When it descended again, lightning illuminated the sky.

In the cockpit, pilots received directions from air traffic control. The plane closed on the runway.

Returning from a wedding in France, Veronica Laudes, 36, looked out the left window.

"What is that?" she said, spotting "a little line of smoke."

It was then - about 4 p.m., as the jetliner neared touchdown - that the lights in the cabin went out. "It was all black in the plane," Dubois said.

Seconds later, as the wheels touched down, passengers applauded in relief. But the landing was hard, and in an instant, screams replaced the cheers.

The plane was not slowing.

"We just kept going so fast," said Diezyn, 18, returning home after a monthlong vacation in France. "We bumped once, and then we kept bumping. The lights went off and the oxygen masks came down."

Skidding 200 yards off the runway, the jetliner came to rest in a ravine. Flames were seen on the left side and tail of the plane.

Bags came down from the overhead bins, and the plane was coming apart, said South African student Eddie Ho, 19.

The flight crew responded immediately, said Dominique Pajot, 54, a businessman from Paris, who was sitting in first class. "They were very quick to get up and open the doors and help people and calm them."

But fire in the rear of the plane caused alarm, and passengers charged for the exits.

"People were tripping over each other, climbing over the seats to get to the exit," Ho said.

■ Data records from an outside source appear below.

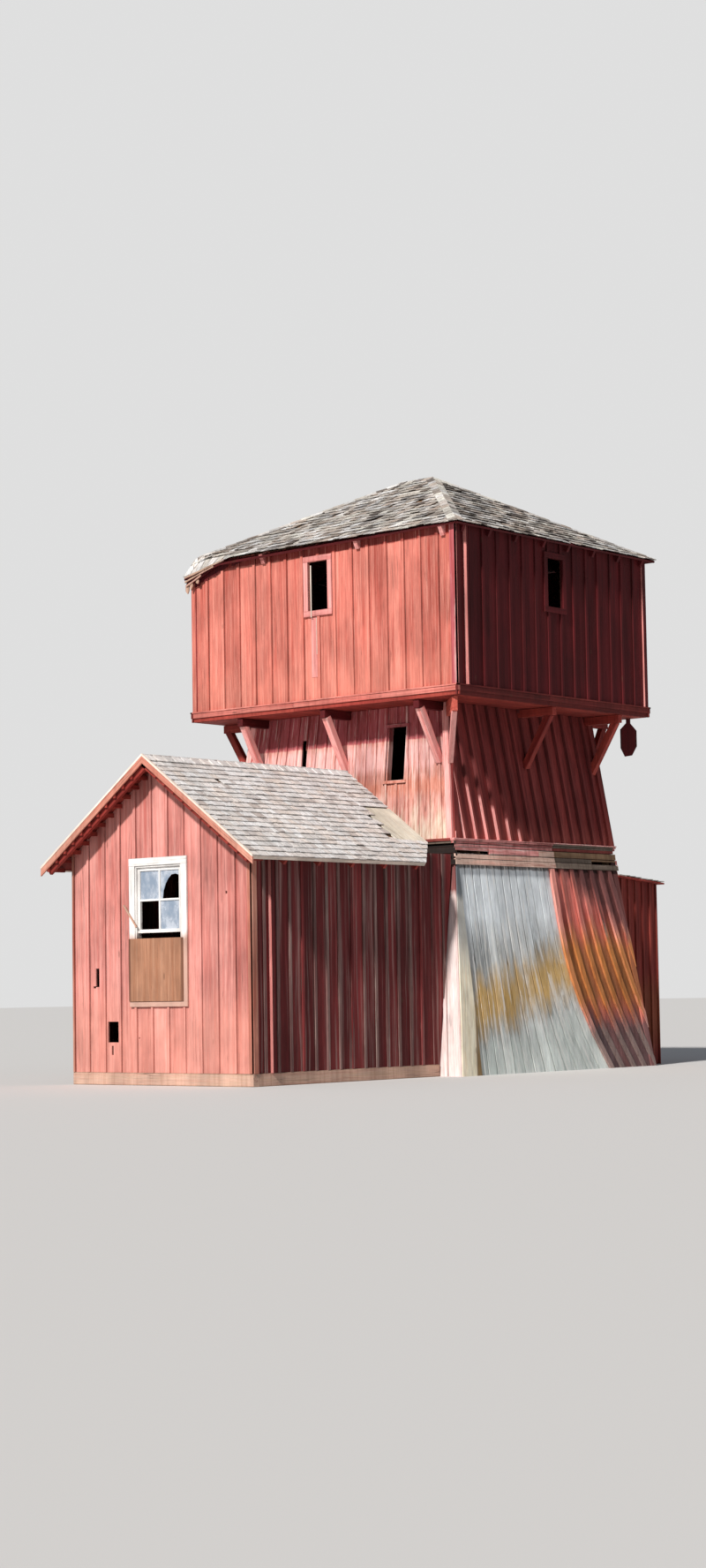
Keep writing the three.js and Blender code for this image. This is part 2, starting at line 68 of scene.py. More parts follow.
flat_right = Vector((math.cos(HEADING), math.sin(HEADING), 0))
ahead = Vector((-math.sin(HEADING) * math.cos(PITCH), math.cos(HEADING) * math.cos(PITCH), math.sin(PITCH)))
level_up = flat_right.cross(ahead)
right = flat_right * math.cos(ROLL) - level_up * math.sin(ROLL)
up = flat_right * math.sin(ROLL) + level_up * math.cos(ROLL)
camera_data = bpy.data.cameras.new("camera")
camera_data.lens = LENS
camera_data.sensor_fit = "VERTICAL"
camera_data.sensor_height = SENSOR_HEIGHT
camera_data.clip_end = 400
camera = placed("camera", camera_data)
for column, axis in enumerate((right, up, -ahead, CAMERA_AT)):
    for row in range(3):
        camera.matrix_world[row][column] = axis[row]
bpy.context.scene.camera = camera
print("camera distance to the tower's middle", round((CAMERA_AT - Vector((0.4, 0, 4))).length, 2), "m")

# %% [markdown]
# ## Sizes that the dressing shares with the solids
# Every board has to lie on the wall that carries it, so the tiers are written down again as half
# widths at two heights, in metres, with the tower's middle a little behind the origin. Measuring each
# node's mesh would also work, but a batter is easier to follow as two numbers.

# %% Tiers and sides
MIDDLE_Y = 1.483
SIDES = ("front", "right", "back", "left")
CROSSWISE = ("front", "back")
UP, TO_FRONT = Vector((0, 0, 1)), Vector((0, -1, 0))
TUCK = 0.001


def tier(foot, head):
    """Half widths in x and y at any height, from those at the foot and the head."""
    (x0, y0, z0), (x1, y1, z1) = foot, head
    return lambda z: (x0 + (x1 - x0) * (z - z0) / (z1 - z0), y0 + (y1 - y0) * (z - z0) / (z1 - z0))


def straight(x, y):
    """The same half widths at every height."""
    return lambda z: (x, y)


def wall_face(side, half):
    """Places a point of a wall: along it to the right, up it, and out from its face."""
    turn = 1 if side in ("right", "back") else -1

    def at(a, z, out):
        hx, hy = half(z)
        if side in CROSSWISE:
            return Vector((-turn * a, MIDDLE_Y + turn * (hy + out), z))
        return Vector((turn * (hx + out), MIDDLE_Y + turn * a, z))

    return at


def side_face(edge, turn):
    """An upright wall at x = edge that looks to the right (turn 1) or to the left (turn -1)."""
    return lambda a, z, out: Vector((edge + turn * out, turn * a, z))


def end_at(side, half, z):
    """How far a wall reaches to each side of its middle at a height."""
    return half(z)[0 if side in CROSSWISE else 1]


def battered(side, half, z_low, z_high):
    """A wall's face, its reach at foot and head, and its outline just inside the solid's."""
    low, high = end_at(side, half, z_low), end_at(side, half, z_high)
    return wall_face(side, half), low, high, [
        (-low + TUCK, z_low), (low - TUCK, z_low), (high - TUCK, z_high), (-high + TUCK, z_high)]


BASE = tier((2.258, 2.133, 0), (1.917, 1.755, 2.81))
MID = tier((1.898, 1.763, 3.0), (1.698, 1.563, 4.766))
TANK = straight(2.291, 2.119)
print("base front at the ground", [round(v, 3) for v in wall_face("front", BASE)(0, 0, 0)])

# %% [markdown]
# ## Cutting flat shapes
# A board is a flat shape with straight edges: a strip that is trimmed by the outline of its wall and
# cut away at the windows. Boolean modifiers could trim hundreds of boards, but slowly, and they leave
# long thin faces. Clipping the outline of each board before it becomes a solid is quick and exact.

# %% Clipping
SMALLEST = 2e-5


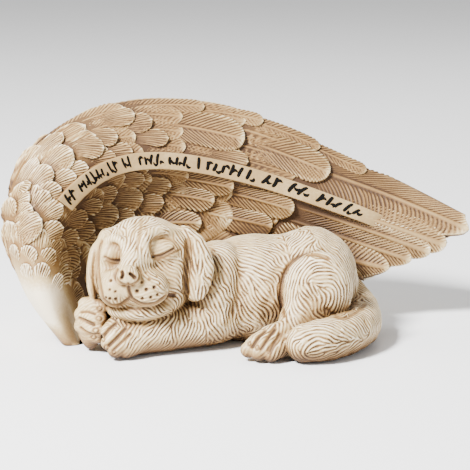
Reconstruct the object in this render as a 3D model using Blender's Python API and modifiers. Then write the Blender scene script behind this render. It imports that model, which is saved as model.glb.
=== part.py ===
"""Pet memorial statue: a puppy asleep in the crook of an angel wing, cast in one piece.

Metres, +Z up. X runs along the wing from its foot to the feather tips, and -Y is the front.
The origin lies on the flat underside, beneath the puppy's belly.
"""

import bmesh
import bpy
import numpy as np
from mathutils import Euler, Matrix, Vector

# Driving sizes, in metres.
LENGTH = 0.203  # from the wing's outer bend to the tip of its longest feather
FEATHER_PROUD = 0.0022  # how far a feather's tip stands above the next row
FEATHER_ROOT = 0.0012  # how deep a feather's root is set in the wing
RIBBON_WIDTH = 0.0086  # the smooth ribbon that carries the inscription, at its wide end
RIBBON_PROUD = 0.0023
FORM_VOXEL = 0.0011  # grid that fuses the puppy's forms
CAST_VOXEL = 0.0008  # grid that fuses the whole casting
TRIANGLES = 9600  # of the finished casting

# The figure's places and widths below are shares of its length: one unit is a millimetre at 203 mm.
MODEL_LENGTH = 203.0
UNIT = LENGTH / MODEL_LENGTH

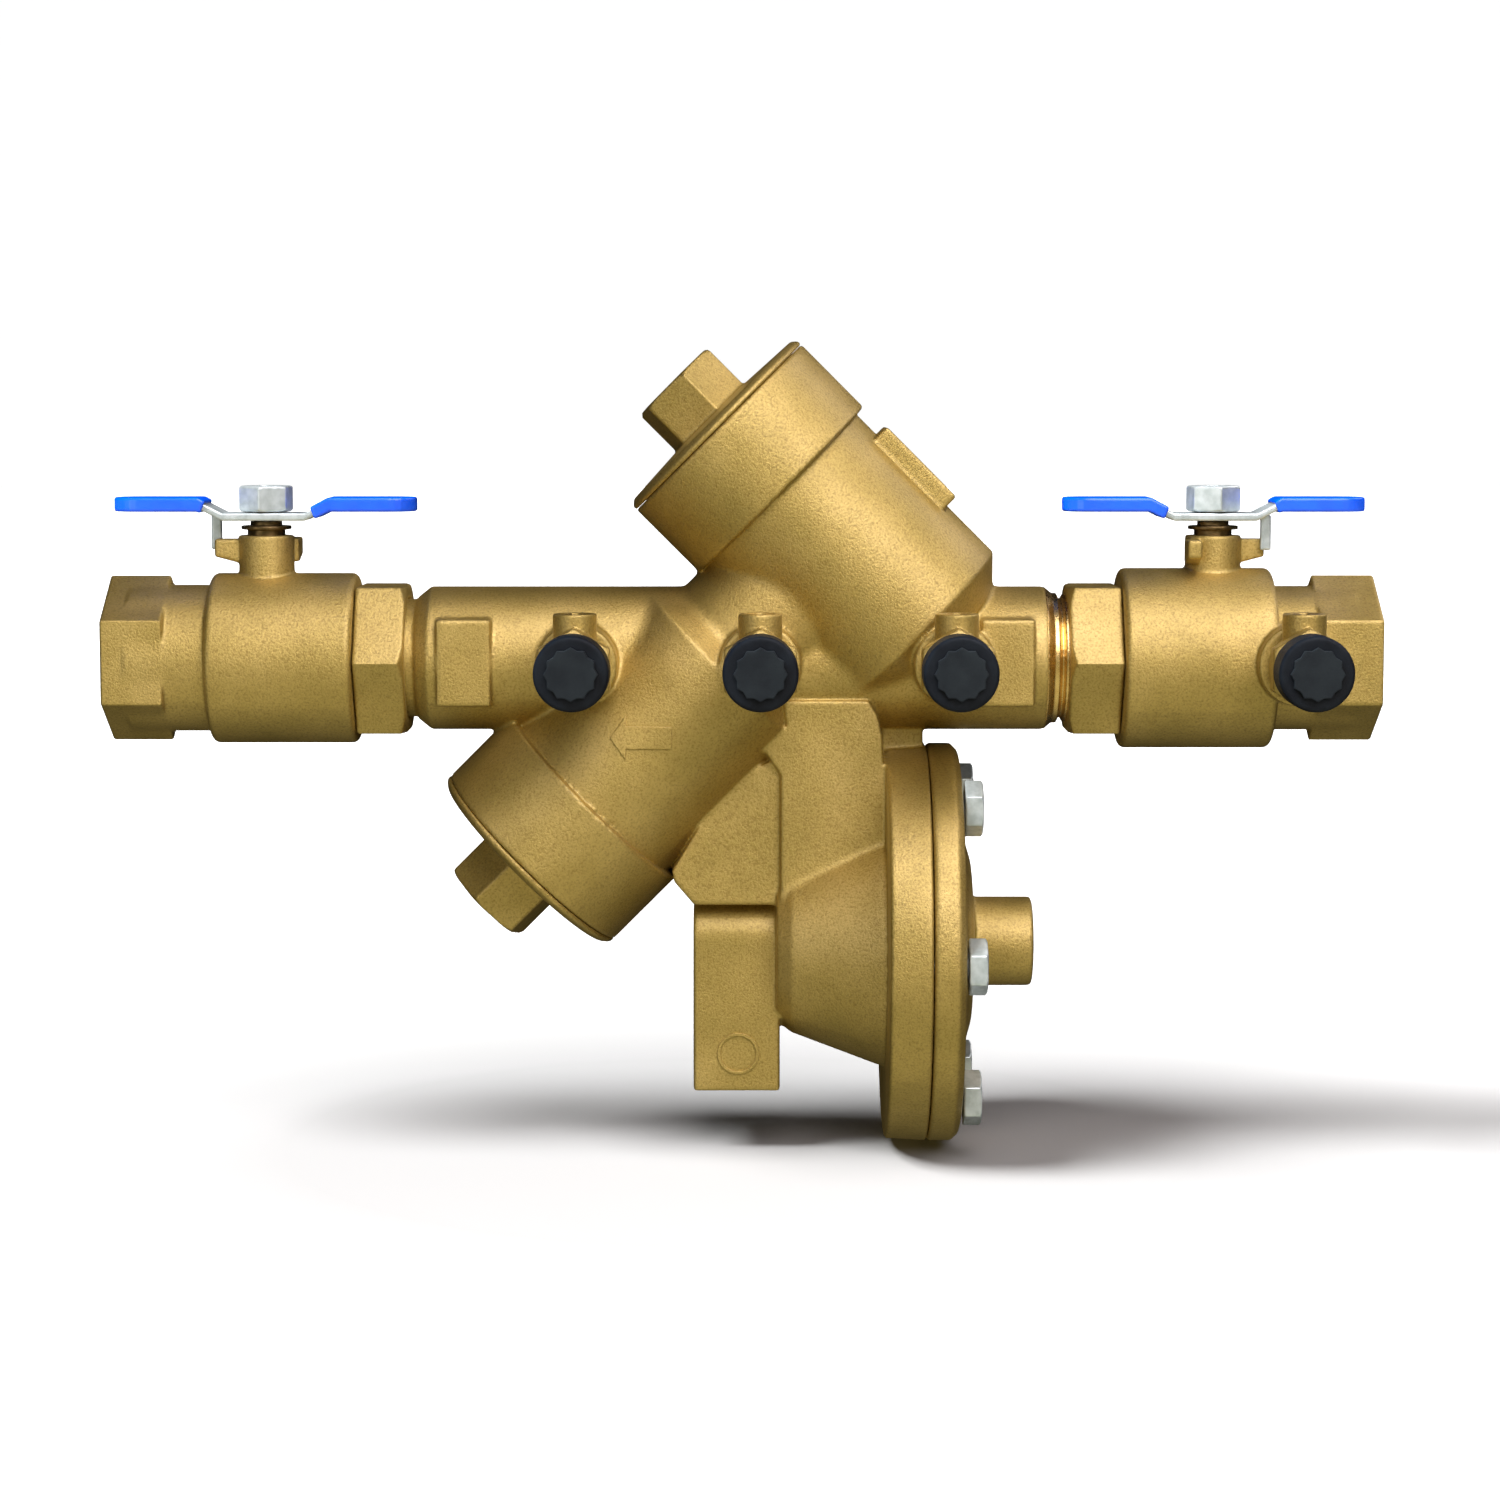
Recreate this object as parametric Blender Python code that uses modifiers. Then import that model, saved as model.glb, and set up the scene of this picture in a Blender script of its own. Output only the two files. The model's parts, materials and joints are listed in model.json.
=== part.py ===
"""Reduced-pressure backflow preventer, 1 inch size, with its two shut-off valves.

Water runs from the inlet (+X end) through the inlet ball valve, check 1, the zone, check 2 and the
outlet ball valve to the outlet (-X end). A diaphragm relief valve hangs under the zone and drains it
through the vent. Four test cocks point forwards (-Y).

Dimensions are millimetres, measured from the centre of the assembly on the pipe axis; MM turns them
into metres. The empty called assembly puts the inlet face at the world origin.
"""

import math

import bmesh
import bpy
from mathutils import Matrix, Vector

MM = 0.001
GAP = 0.3
LENGTH = 330.0
INLET_X = LENGTH / 2

# Circles: segments on big, middling and small round shapes.
BIG = 20
MID = 14
SMALL = 10

# Pipe run
BORE_R = 12.7
PIPE_R = 18.7
SPIGOT_R = 15.4
SPIGOT_GRIP = 9.0
OUTLET_PIPE_END = -84.5
INLET_PIPE_END = 80.8
PIPE_CHAMFER = 3.0
PAD_FACE = 19.5
PAD_HALF_HEIGHT = 11.2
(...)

At a front door where Ho said he was directed to go, there was no chute to slide down and the drop was about 12 feet. He ran to a second door. It had a damaged chute, but he took it.

"I jumped and fell onto some people," Ho said. "Some people broke their arms or legs."

"Stewardesses started pushing everyone out," said Diezyn, who said she cut her legs on the tall, sharp grass in the wet field where they landed.

Within 52 seconds, three-quarters of those on board were out of the plane. The evacuation of everyone - more than 300 people - took less than two minutes, with a co-pilot the last to leave the flaming wreckage.

Pajot said the pilot was with them and appeared to be injured.

On Highway 401, Canada's busiest, which runs parallel to the ravine where the plane ended up, drivers saw what seemed like zombies in a horror movie.

"What's going on?" Yvonne Boland said she thought as she stopped to help. "Four people, eight people, 12 people streaming up."

Diezyn said the flight was overbooked and the airline offered vouchers for people to stay another night in Paris.

But she turned them down, because she knew her mother expected her home on Tuesday.

"That was one of the first things I thought," she said as she left the airport. "I should have stayed in Paris."